#### [SHORT EXERCISE]
Find the word "that" in the records below. List each line containing it.

#### [RAW RECORDS]
☆ ☆ ☆ ☆

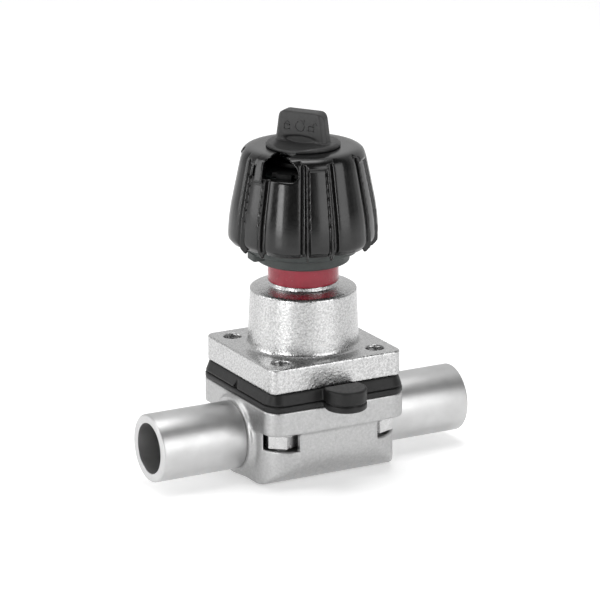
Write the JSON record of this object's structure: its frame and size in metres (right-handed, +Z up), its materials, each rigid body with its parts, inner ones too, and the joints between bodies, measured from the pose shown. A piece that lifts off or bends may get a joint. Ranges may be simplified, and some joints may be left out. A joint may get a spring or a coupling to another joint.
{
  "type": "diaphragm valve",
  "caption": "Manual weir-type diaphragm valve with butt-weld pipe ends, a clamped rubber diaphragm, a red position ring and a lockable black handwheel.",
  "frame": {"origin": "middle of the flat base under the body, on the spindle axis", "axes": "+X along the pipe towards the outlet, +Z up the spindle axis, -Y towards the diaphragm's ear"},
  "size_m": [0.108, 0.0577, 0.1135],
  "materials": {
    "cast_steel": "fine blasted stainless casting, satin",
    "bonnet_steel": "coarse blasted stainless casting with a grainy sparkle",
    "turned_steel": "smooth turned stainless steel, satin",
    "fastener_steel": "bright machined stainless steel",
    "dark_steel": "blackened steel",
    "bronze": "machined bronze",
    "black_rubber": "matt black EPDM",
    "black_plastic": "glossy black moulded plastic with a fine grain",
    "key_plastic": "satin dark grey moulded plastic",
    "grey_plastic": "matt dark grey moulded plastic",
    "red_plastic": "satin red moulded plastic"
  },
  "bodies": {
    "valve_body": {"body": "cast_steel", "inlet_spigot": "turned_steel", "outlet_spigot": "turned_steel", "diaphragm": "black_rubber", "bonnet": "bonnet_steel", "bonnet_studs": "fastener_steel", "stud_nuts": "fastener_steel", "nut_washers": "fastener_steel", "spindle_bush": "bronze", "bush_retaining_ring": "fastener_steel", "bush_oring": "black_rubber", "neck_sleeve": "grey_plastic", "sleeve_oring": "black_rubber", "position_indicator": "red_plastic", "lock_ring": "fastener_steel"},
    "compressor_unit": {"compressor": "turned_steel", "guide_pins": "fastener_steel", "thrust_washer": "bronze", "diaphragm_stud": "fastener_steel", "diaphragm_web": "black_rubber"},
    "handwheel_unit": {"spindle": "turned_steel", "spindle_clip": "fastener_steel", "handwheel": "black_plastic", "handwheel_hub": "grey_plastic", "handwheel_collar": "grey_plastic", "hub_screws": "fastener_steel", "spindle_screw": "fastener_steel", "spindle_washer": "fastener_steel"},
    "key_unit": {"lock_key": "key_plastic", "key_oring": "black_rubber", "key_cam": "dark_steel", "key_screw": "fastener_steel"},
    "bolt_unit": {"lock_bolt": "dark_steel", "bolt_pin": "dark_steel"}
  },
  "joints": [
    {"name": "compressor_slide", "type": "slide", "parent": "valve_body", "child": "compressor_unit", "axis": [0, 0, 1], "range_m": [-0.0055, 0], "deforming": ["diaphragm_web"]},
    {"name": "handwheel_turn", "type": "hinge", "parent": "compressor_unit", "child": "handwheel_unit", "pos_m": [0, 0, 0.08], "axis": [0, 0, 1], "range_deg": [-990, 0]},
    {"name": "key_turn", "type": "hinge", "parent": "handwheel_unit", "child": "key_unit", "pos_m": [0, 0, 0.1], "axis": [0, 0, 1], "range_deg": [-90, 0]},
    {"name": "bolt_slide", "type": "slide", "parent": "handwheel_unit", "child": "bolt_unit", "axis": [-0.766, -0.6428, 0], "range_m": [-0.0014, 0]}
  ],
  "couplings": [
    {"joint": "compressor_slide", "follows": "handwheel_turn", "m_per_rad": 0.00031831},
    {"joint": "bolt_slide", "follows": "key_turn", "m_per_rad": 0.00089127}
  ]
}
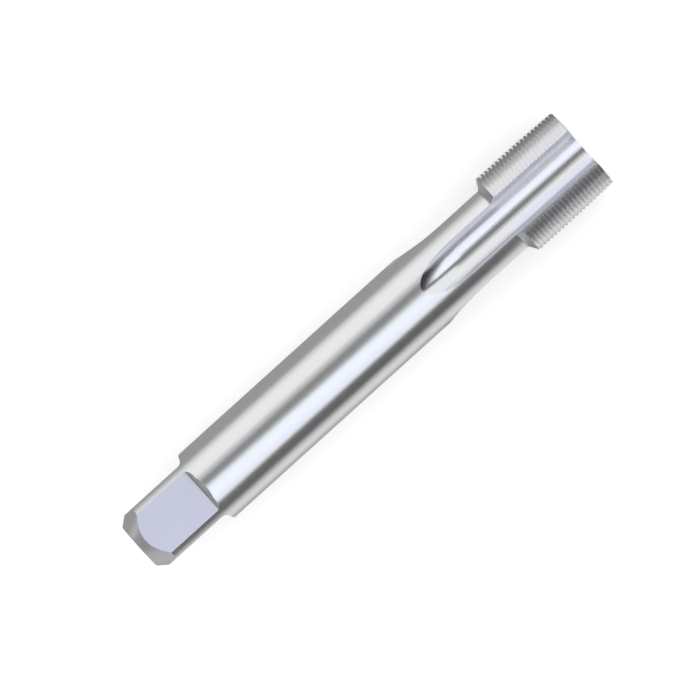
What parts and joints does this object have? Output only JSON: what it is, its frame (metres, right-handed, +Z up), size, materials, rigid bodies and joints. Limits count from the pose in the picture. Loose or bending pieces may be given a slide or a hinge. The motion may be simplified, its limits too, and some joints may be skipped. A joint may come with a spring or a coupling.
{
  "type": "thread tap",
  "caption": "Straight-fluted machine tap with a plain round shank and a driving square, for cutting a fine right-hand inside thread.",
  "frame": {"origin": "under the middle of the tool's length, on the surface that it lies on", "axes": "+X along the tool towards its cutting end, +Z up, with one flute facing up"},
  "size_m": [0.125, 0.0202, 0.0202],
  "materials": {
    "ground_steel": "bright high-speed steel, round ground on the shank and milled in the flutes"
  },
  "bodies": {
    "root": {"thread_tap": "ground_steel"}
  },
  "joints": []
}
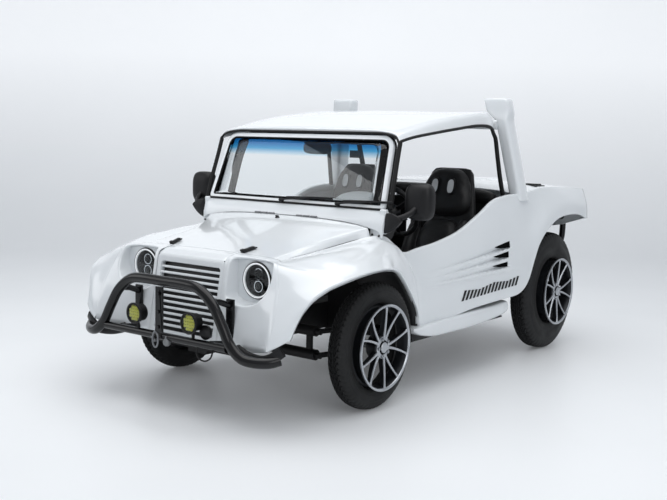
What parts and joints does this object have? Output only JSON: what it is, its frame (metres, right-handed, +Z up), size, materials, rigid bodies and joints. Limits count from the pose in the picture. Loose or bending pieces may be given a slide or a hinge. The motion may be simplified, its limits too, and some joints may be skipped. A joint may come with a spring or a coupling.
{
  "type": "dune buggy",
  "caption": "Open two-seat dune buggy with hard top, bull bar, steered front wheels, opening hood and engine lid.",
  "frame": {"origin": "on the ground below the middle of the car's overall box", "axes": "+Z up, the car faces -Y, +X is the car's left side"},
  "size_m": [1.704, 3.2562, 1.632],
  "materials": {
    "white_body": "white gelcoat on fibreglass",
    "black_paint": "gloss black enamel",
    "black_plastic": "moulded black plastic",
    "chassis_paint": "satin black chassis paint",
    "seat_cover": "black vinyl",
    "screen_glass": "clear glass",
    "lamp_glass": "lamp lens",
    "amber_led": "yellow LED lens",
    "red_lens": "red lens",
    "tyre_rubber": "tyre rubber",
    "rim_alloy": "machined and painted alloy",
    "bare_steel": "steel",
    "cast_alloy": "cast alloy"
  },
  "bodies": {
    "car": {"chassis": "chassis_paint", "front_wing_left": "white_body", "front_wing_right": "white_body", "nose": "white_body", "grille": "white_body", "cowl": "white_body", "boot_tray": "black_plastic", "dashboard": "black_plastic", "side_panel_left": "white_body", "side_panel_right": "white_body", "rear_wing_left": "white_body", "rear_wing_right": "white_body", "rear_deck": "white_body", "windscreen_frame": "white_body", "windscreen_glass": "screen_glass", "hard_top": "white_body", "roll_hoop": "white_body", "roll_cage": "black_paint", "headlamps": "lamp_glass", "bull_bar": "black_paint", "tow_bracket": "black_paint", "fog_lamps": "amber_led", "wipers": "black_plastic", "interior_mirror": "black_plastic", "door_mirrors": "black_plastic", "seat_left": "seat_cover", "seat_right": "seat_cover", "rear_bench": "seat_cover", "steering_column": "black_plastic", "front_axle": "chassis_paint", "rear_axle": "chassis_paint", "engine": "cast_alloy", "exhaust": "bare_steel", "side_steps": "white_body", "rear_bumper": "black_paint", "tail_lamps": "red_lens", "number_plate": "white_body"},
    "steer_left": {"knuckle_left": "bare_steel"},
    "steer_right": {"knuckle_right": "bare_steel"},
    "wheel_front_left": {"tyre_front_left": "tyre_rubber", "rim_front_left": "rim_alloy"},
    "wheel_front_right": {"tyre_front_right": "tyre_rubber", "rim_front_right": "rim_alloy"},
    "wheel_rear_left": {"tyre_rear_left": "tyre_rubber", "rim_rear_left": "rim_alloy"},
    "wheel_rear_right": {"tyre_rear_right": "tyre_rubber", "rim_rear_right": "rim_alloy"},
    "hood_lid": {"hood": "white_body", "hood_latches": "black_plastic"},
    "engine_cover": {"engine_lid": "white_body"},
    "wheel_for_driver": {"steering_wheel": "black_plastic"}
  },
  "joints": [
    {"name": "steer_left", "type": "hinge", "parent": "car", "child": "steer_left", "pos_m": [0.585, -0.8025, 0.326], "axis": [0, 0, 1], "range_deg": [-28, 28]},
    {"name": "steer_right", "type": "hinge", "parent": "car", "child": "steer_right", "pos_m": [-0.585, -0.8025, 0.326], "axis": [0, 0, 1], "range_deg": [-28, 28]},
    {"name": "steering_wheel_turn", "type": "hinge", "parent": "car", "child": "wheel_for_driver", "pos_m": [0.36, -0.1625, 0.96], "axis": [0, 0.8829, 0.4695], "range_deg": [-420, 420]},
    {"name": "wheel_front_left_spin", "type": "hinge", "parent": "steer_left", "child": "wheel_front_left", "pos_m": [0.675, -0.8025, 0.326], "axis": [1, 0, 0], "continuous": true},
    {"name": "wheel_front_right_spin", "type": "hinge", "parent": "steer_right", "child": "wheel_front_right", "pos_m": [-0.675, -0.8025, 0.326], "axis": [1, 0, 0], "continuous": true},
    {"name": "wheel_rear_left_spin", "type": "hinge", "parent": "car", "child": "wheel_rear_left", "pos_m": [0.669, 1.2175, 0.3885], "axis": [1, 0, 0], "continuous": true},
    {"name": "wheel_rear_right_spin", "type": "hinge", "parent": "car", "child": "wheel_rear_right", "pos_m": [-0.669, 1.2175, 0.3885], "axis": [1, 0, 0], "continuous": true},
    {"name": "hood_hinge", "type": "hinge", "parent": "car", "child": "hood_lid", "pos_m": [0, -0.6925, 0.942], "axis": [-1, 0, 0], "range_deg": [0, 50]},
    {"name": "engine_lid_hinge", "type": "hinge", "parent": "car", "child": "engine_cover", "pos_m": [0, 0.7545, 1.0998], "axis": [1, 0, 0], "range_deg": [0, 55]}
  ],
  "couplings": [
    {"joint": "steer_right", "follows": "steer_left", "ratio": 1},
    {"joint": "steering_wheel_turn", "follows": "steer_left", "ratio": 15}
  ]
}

☆ ☆ ☆ ☆

#### [OUTPUT FOR THIS EXERCISE]
Write the JSON record of this object's structure: its frame and size in metres (right-handed, +Z up), its materials, each rigid body with its parts, inner ones too, and the joints between bodies, measured from the pose shown. A piece that lifts off or bends may get a joint. Ranges may be simplified, and some joints may be left out. A joint may get a spring or a coupling to another joint.
  "frame": {"origin": "under the middle of the tool's length, on the surface that it lies on", "axes": "+X along the tool towards its cutting end, +Z up, with one flute facing up"},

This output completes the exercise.